BEGIN DATA EXCERPT
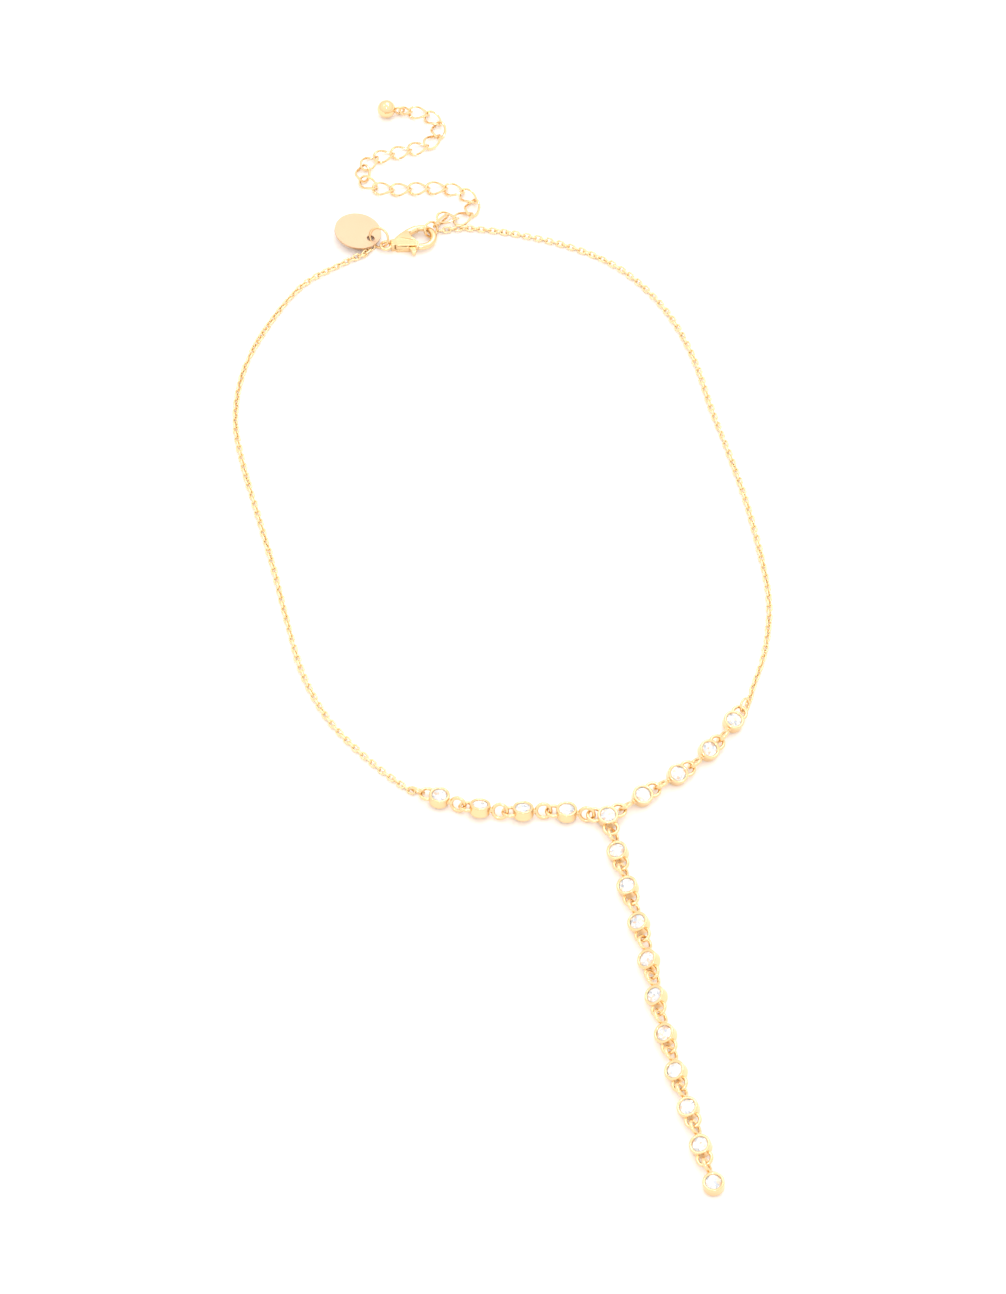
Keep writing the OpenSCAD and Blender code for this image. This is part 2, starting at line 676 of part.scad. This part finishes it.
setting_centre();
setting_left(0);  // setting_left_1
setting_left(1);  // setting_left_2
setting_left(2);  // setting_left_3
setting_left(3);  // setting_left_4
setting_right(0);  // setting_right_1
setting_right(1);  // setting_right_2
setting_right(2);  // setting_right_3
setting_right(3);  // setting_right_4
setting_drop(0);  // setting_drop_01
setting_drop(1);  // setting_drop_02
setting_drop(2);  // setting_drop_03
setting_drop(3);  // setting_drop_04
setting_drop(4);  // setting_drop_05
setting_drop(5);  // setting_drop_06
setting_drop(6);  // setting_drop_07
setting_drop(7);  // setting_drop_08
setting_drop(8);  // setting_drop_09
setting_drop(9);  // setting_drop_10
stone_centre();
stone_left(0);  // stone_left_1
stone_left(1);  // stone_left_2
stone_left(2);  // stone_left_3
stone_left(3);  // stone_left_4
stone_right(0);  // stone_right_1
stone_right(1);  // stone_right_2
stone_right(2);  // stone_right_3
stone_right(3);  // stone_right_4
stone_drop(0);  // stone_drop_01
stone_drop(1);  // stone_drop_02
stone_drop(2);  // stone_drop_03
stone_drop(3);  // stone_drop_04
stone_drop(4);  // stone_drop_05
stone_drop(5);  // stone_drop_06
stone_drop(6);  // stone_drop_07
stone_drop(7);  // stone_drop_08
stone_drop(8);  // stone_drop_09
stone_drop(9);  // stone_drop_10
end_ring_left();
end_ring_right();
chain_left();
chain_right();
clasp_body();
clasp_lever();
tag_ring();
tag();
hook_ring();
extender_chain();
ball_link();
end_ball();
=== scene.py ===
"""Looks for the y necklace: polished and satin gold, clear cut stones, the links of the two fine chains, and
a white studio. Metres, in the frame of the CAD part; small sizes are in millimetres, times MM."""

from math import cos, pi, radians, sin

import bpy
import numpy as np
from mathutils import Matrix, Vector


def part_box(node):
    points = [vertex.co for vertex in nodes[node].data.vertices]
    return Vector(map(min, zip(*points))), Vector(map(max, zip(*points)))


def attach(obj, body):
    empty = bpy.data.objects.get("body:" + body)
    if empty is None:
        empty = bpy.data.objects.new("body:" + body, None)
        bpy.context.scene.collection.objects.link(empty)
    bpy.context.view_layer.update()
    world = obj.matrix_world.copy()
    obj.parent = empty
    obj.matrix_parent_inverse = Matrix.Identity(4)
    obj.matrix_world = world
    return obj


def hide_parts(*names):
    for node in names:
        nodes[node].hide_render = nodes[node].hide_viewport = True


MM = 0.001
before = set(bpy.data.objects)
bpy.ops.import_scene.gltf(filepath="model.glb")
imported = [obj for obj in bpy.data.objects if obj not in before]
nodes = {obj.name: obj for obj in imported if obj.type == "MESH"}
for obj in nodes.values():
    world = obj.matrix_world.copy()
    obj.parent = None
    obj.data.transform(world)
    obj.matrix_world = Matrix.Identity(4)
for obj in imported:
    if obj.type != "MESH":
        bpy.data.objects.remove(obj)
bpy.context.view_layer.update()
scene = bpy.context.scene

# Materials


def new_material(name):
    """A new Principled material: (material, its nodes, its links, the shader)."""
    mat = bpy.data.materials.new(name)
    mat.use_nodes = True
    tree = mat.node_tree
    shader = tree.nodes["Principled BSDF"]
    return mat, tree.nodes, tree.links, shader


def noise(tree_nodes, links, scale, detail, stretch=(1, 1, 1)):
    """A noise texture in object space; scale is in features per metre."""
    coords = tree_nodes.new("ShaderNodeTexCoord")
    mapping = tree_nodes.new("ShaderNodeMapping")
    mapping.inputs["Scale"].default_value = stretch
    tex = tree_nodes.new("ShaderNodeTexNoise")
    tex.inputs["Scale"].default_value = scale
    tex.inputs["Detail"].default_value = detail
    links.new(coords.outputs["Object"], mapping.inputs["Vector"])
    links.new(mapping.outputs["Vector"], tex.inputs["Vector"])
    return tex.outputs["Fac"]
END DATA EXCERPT
== DIRECTION ==
Set down exactly the lines from the line that contains "end_ring_left();" to the line that contains "# Materials", both lines included, and nothing more.

== ANSWER BELOW ==
end_ring_left();
end_ring_right();
chain_left();
chain_right();
clasp_body();
clasp_lever();
tag_ring();
tag();
hook_ring();
extender_chain();
ball_link();
end_ball();
=== scene.py ===
"""Looks for the y necklace: polished and satin gold, clear cut stones, the links of the two fine chains, and
a white studio. Metres, in the frame of the CAD part; small sizes are in millimetres, times MM."""

from math import cos, pi, radians, sin

import bpy
import numpy as np
from mathutils import Matrix, Vector


def part_box(node):
    points = [vertex.co for vertex in nodes[node].data.vertices]
    return Vector(map(min, zip(*points))), Vector(map(max, zip(*points)))


def attach(obj, body):
    empty = bpy.data.objects.get("body:" + body)
    if empty is None:
        empty = bpy.data.objects.new("body:" + body, None)
        bpy.context.scene.collection.objects.link(empty)
    bpy.context.view_layer.update()
    world = obj.matrix_world.copy()
    obj.parent = empty
    obj.matrix_parent_inverse = Matrix.Identity(4)
    obj.matrix_world = world
    return obj


def hide_parts(*names):
    for node in names:
        nodes[node].hide_render = nodes[node].hide_viewport = True


MM = 0.001
before = set(bpy.data.objects)
bpy.ops.import_scene.gltf(filepath="model.glb")
imported = [obj for obj in bpy.data.objects if obj not in before]
nodes = {obj.name: obj for obj in imported if obj.type == "MESH"}
for obj in nodes.values():
    world = obj.matrix_world.copy()
    obj.parent = None
    obj.data.transform(world)
    obj.matrix_world = Matrix.Identity(4)
for obj in imported:
    if obj.type != "MESH":
        bpy.data.objects.remove(obj)
bpy.context.view_layer.update()
scene = bpy.context.scene

# Materials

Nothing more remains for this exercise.